Many late antique and medieval sources show that the Early Christian basilica of Saint Peter's had a baptistery, but it has left no physical traces. Early descriptions of the location of this inscription are particularly interesting. Until the fifteenth century, the inscription was not inside the basilica but outside, fixed on the external wall near the hillside. The idea that the baptistery of Saint Peter's was monumental and independent was developed some time ago by Gillian Mackie. Many observations seem to indicate that the baptistery of Saint Peter's was a monumental one. It remains certain that the place of the Vatican baptistery must be associated with the north transept where it was described from the sixth-century Gesta Liberii to Alfarano a thousand years later, but the exact place indicated on Alfarano's plan was probably only the vestibule of an external independent and monumental baptistery.
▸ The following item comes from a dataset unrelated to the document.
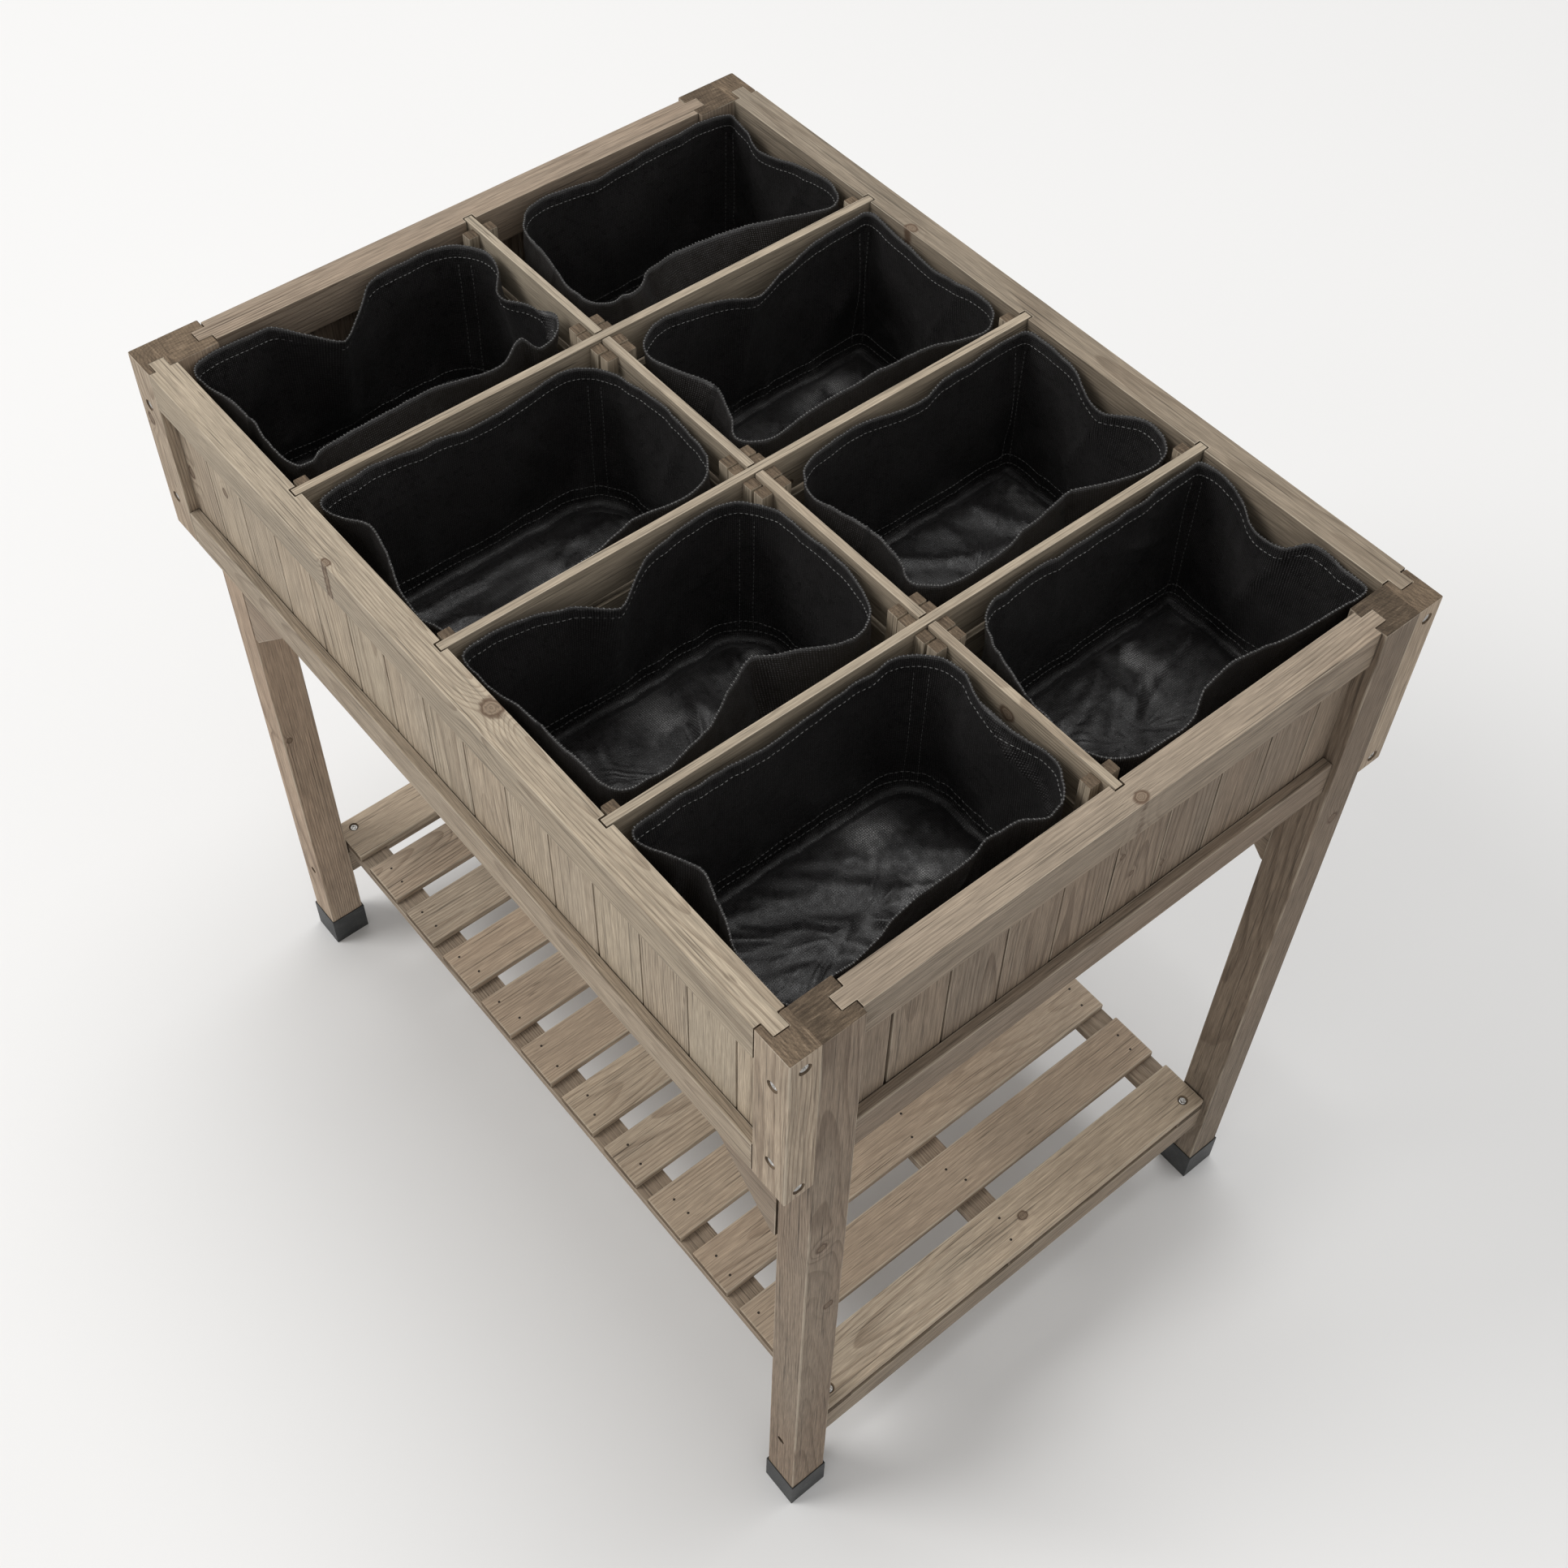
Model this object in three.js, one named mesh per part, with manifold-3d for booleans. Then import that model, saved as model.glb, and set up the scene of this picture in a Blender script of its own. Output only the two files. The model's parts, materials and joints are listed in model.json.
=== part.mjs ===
// Raised herb planter on four legs: a timber box with eight lift-out fabric pockets,
// loose slatted dividers between them, and a slatted shelf between the legs.
// Millimetres, +Z up. X runs along the long side, the front faces -Y, and the origin lies
// on the ground under the middle of the planter.
import * as THREE from 'three';
import { mergeVertices } from 'three/addons/utils/BufferGeometryUtils.js';
import Module from 'manifold-3d';

const wasm = await Module();
wasm.setup();

// ---------- driving dimensions ----------
const WIDTH = 778; // outside of the legs along X
const DEPTH = 580; // outside of the corner blocks along Y
const HEIGHT = 800; // ground to the top of the box
const BOX_HEIGHT = 180; // corner blocks and wall height

const LEG_X = 33; // leg section along X
const LEG_Y = 35; // leg section along Y
const STOCK = 24; // thickness of rails, corner blocks and braces
const RAIL_HEIGHT = 35;
const TENON_LENGTH = 11;
const TENON_WIDTH = 12;
const FIT = 0.3; // gap left around a piece that sits in a neighbour

const CAP_WALL = 1;
const CAP_FLOOR = 4;
const CAP_HEIGHT = 36.5;
const CAP_FIT = 0.15;

const PLANK_THICKNESS = 8;
const PLANK_PITCH = 49.3;
const LONG_FIRST_PLANK = 44; // width in view of the plank at the left end, from outside
const SHORT_FIRST_PLANK = 35.5;
const GROOVE_DEPTH = 6; // planks enter the rails by this much
const SEAM_WIDTH = 2.4;
const SEAM_DEPTH = 1.5;

const BOARD = 7; // thickness of the divider boards
const BOARD_ROWS = 3;
const BOARD_GAP = 8; // between one row and the next
const BOARD_TOE = 20; // open space under the lowest row
const BATTEN = 10;
const BATTEN_DROP = 3; // battens stop this far below the board tops
const SLOT_PLAY = 1; // play on each face of a board in its slot
const NOTCH_DEPTH = 5.5;
const NOTCH_BACKING = 1.5; // wood left between a notch and the planks
const CROSS_PITCH = 184; // spacing of the cross dividers along X
const END_BATTEN_INSET = 3; // end battens stand off the wall rails
const OUTER_BATTEN_INSET = 7;

const FLOOR_THICKNESS = 8;
const CLEAT = 12;
const CLEAT_LIFT = 10; // cleats start this far above the bottom of the box
const FLOOR_BOARD_WIDTH = 60; // boards that carry the cross dividers
const FLOOR_GAP = 12;
const BAY_FLOOR_BOARDS = 2; // boards between those, in each bay
const LATH_WIDTH = 30;
const LATH_THICKNESS = 6;
const LATH_OFFSET = 100;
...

The first section of the Liber Pontificalis was completed in c. 535. It presents a history of the popes from Saint Peter to Pope Silverius in the form of serial biography. The original conception and structure of the Liber Pontificalis then determined the form of the subsequent extension added between 625 and 638 in the pontificate of Honorius. Saint Peter's status as a shrine is greatly enhanced by the Liber Pontificalis's records of the gifts and visits from foreign kings and envoys. Yet both Saint Peter's and the pope himself acquire an interesting role in diplomacy. Liber Pontificalis only records the orchestration of papal burials. Saint Peter's basilica and its various functions as one key focus of the stational liturgy, venue for councils, pilgrimage site, art treasure and holy place, are all deployed by the Liber Pontificalis authors to enhance and promote papal authority.
A thoroughly revisionist account of the historical origins of the basilica was published by Glen Bowersock, who proposed that the foundation and construction of the basilica should be attributed not to Constantine, but probably to Constans. This chapter takes the doubts they have raised as an opportunity to reconsider both the chronology of the fourth-century basilica, and also the evidence for possible changes in its design during construction. An inscription, referring unambiguously to Constantine as the founder of Saint Peter's, was located on the triumphal arch of the basilica and was executed in letters of gold, forming part of a mosaic scene. Whatever the precise chronology of the preceding stages of development, the remodelling or rebuilding of the apse in its definitive form seems to have followed on only after the accession in 337 of Constans, whose probable stamp occurred on bricks used in its construction.
Saint Peter's appears from its foundation to function as a centre of assistance for the poor. The zone of the basilica of Saint Peter attracted throngs of the poor right from the start, even though they are better attested in later periods. Gregory the Great recorded the alms that the shoemaker Deusdedit gave every Saturday to the poor of Saint Peter's. Through the imperial connection and through the authority of the apostle, the basilica of Saint Peter was also the place in which delicate political and religious questions could be raised that interested both the emperor and the Roman bishop. It is clearly an exaggeration to say that Saint Peter's incorporated the city of Rome, but certainly the basilica succeeded in acting as a strong force field for the city, and one that is manifest in the physical and functional structures of the urban fabric.